**WORKING DATA:**
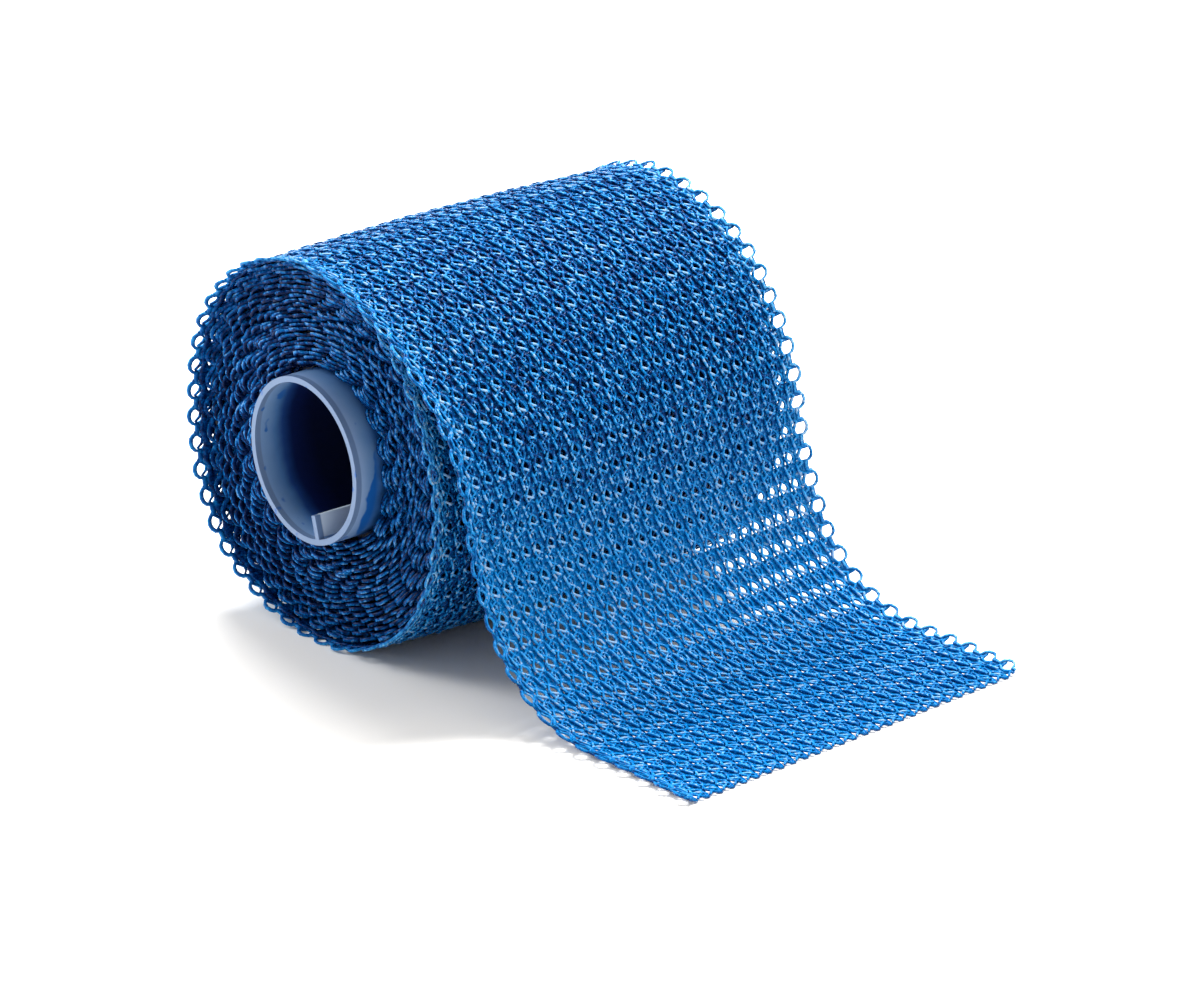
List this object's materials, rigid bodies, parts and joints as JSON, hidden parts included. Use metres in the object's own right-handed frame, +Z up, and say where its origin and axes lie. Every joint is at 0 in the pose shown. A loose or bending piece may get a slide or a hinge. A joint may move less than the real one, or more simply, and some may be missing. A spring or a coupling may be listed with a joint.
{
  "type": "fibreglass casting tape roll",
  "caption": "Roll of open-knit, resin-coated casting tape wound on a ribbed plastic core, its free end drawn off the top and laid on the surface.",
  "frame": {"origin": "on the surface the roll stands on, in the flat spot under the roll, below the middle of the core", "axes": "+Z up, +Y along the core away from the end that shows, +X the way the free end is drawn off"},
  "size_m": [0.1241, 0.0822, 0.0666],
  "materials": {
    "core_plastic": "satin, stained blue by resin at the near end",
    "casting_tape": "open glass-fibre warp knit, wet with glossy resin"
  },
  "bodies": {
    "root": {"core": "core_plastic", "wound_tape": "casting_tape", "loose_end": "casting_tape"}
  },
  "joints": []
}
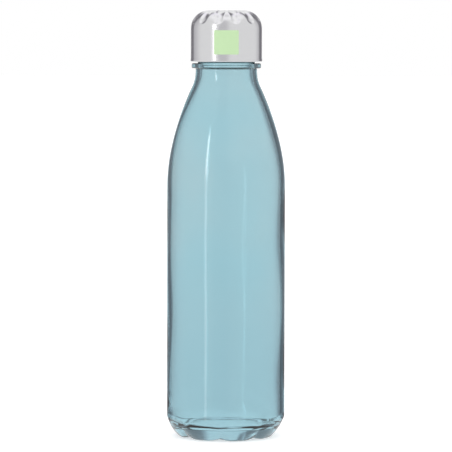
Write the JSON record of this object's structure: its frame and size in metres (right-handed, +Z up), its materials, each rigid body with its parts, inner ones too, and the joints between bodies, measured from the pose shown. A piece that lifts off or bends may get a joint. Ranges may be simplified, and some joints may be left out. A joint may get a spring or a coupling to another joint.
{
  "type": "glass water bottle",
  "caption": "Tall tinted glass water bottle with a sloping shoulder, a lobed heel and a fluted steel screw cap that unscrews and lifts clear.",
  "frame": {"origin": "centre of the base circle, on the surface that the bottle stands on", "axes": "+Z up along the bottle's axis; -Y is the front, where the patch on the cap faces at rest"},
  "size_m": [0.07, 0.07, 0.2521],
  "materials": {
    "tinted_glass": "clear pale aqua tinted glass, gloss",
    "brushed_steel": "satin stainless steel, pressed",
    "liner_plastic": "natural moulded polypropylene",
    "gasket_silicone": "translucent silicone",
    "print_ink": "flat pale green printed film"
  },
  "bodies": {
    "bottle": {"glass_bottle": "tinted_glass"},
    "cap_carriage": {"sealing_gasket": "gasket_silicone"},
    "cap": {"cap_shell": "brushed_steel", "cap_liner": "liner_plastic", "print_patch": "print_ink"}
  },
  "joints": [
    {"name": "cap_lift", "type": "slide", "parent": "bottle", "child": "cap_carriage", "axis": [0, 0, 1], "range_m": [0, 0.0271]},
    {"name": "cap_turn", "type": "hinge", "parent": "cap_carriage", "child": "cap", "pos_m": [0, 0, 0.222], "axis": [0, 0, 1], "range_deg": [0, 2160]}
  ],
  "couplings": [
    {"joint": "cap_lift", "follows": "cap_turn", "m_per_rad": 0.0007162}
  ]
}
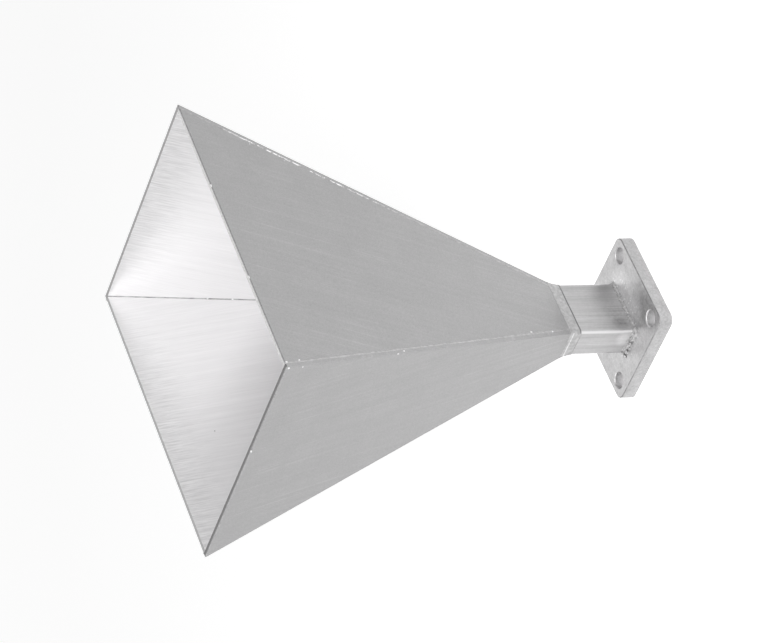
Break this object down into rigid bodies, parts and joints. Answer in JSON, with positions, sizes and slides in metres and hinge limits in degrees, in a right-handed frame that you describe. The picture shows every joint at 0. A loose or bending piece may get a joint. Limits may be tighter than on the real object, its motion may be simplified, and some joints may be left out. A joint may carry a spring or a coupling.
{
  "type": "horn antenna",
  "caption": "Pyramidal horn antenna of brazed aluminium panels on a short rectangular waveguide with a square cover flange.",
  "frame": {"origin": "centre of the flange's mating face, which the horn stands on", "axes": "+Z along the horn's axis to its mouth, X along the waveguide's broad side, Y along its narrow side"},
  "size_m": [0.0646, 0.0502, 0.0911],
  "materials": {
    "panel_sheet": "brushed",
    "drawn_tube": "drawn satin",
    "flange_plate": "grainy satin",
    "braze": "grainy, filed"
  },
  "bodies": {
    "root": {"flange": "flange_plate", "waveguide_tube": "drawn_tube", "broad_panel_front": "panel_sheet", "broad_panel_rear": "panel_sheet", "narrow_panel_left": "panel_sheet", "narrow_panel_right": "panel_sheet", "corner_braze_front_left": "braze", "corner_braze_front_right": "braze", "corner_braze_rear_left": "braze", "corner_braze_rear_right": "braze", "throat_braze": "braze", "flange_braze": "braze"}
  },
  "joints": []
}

**STATED EXERCISE:**
Return the material in full, exactly as shown.

**SOLUTION FOR THIS PROBLEM:**
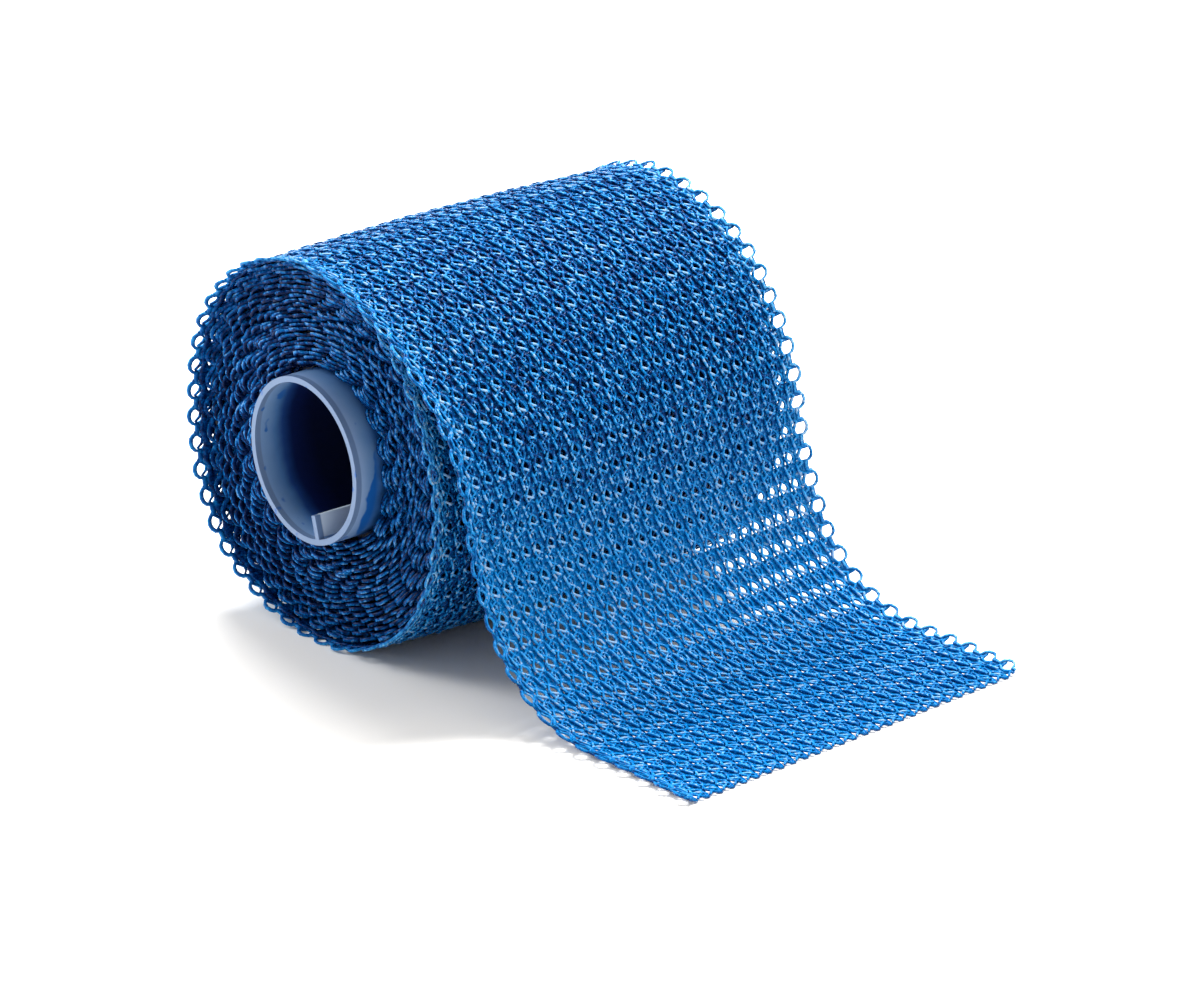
List this object's materials, rigid bodies, parts and joints as JSON, hidden parts included. Use metres in the object's own right-handed frame, +Z up, and say where its origin and axes lie. Every joint is at 0 in the pose shown. A loose or bending piece may get a slide or a hinge. A joint may move less than the real one, or more simply, and some may be missing. A spring or a coupling may be listed with a joint.
{
  "type": "fibreglass casting tape roll",
  "caption": "Roll of open-knit, resin-coated casting tape wound on a ribbed plastic core, its free end drawn off the top and laid on the surface.",
  "frame": {"origin": "on the surface the roll stands on, in the flat spot under the roll, below the middle of the core", "axes": "+Z up, +Y along the core away from the end that shows, +X the way the free end is drawn off"},
  "size_m": [0.1241, 0.0822, 0.0666],
  "materials": {
    "core_plastic": "satin, stained blue by resin at the near end",
    "casting_tape": "open glass-fibre warp knit, wet with glossy resin"
  },
  "bodies": {
    "root": {"core": "core_plastic", "wound_tape": "casting_tape", "loose_end": "casting_tape"}
  },
  "joints": []
}
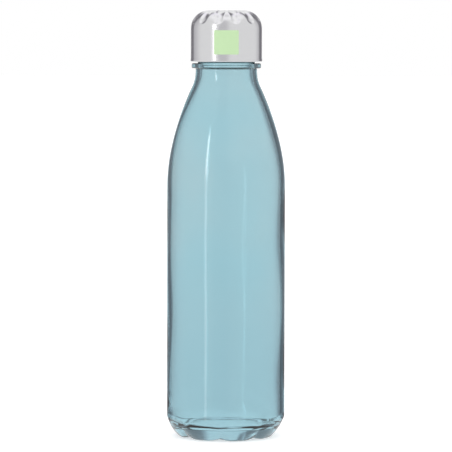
Write the JSON record of this object's structure: its frame and size in metres (right-handed, +Z up), its materials, each rigid body with its parts, inner ones too, and the joints between bodies, measured from the pose shown. A piece that lifts off or bends may get a joint. Ranges may be simplified, and some joints may be left out. A joint may get a spring or a coupling to another joint.
{
  "type": "glass water bottle",
  "caption": "Tall tinted glass water bottle with a sloping shoulder, a lobed heel and a fluted steel screw cap that unscrews and lifts clear.",
  "frame": {"origin": "centre of the base circle, on the surface that the bottle stands on", "axes": "+Z up along the bottle's axis; -Y is the front, where the patch on the cap faces at rest"},
  "size_m": [0.07, 0.07, 0.2521],
  "materials": {
    "tinted_glass": "clear pale aqua tinted glass, gloss",
    "brushed_steel": "satin stainless steel, pressed",
    "liner_plastic": "natural moulded polypropylene",
    "gasket_silicone": "translucent silicone",
    "print_ink": "flat pale green printed film"
  },
  "bodies": {
    "bottle": {"glass_bottle": "tinted_glass"},
    "cap_carriage": {"sealing_gasket": "gasket_silicone"},
    "cap": {"cap_shell": "brushed_steel", "cap_liner": "liner_plastic", "print_patch": "print_ink"}
  },
  "joints": [
    {"name": "cap_lift", "type": "slide", "parent": "bottle", "child": "cap_carriage", "axis": [0, 0, 1], "range_m": [0, 0.0271]},
    {"name": "cap_turn", "type": "hinge", "parent": "cap_carriage", "child": "cap", "pos_m": [0, 0, 0.222], "axis": [0, 0, 1], "range_deg": [0, 2160]}
  ],
  "couplings": [
    {"joint": "cap_lift", "follows": "cap_turn", "m_per_rad": 0.0007162}
  ]
}
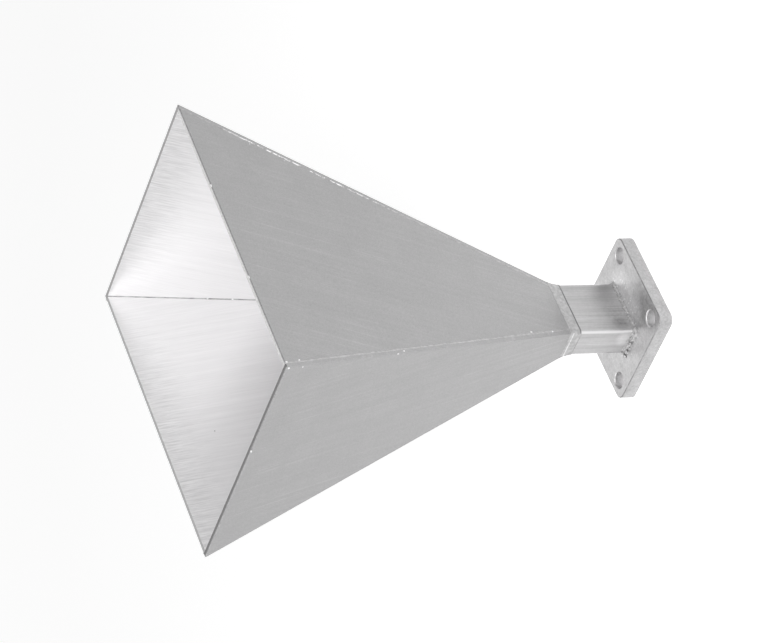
Break this object down into rigid bodies, parts and joints. Answer in JSON, with positions, sizes and slides in metres and hinge limits in degrees, in a right-handed frame that you describe. The picture shows every joint at 0. A loose or bending piece may get a joint. Limits may be tighter than on the real object, its motion may be simplified, and some joints may be left out. A joint may carry a spring or a coupling.
{
  "type": "horn antenna",
  "caption": "Pyramidal horn antenna of brazed aluminium panels on a short rectangular waveguide with a square cover flange.",
  "frame": {"origin": "centre of the flange's mating face, which the horn stands on", "axes": "+Z along the horn's axis to its mouth, X along the waveguide's broad side, Y along its narrow side"},
  "size_m": [0.0646, 0.0502, 0.0911],
  "materials": {
    "panel_sheet": "brushed",
    "drawn_tube": "drawn satin",
    "flange_plate": "grainy satin",
    "braze": "grainy, filed"
  },
  "bodies": {
    "root": {"flange": "flange_plate", "waveguide_tube": "drawn_tube", "broad_panel_front": "panel_sheet", "broad_panel_rear": "panel_sheet", "narrow_panel_left": "panel_sheet", "narrow_panel_right": "panel_sheet", "corner_braze_front_left": "braze", "corner_braze_front_right": "braze", "corner_braze_rear_left": "braze", "corner_braze_rear_right": "braze", "throat_braze": "braze", "flange_braze": "braze"}
  },
  "joints": []
}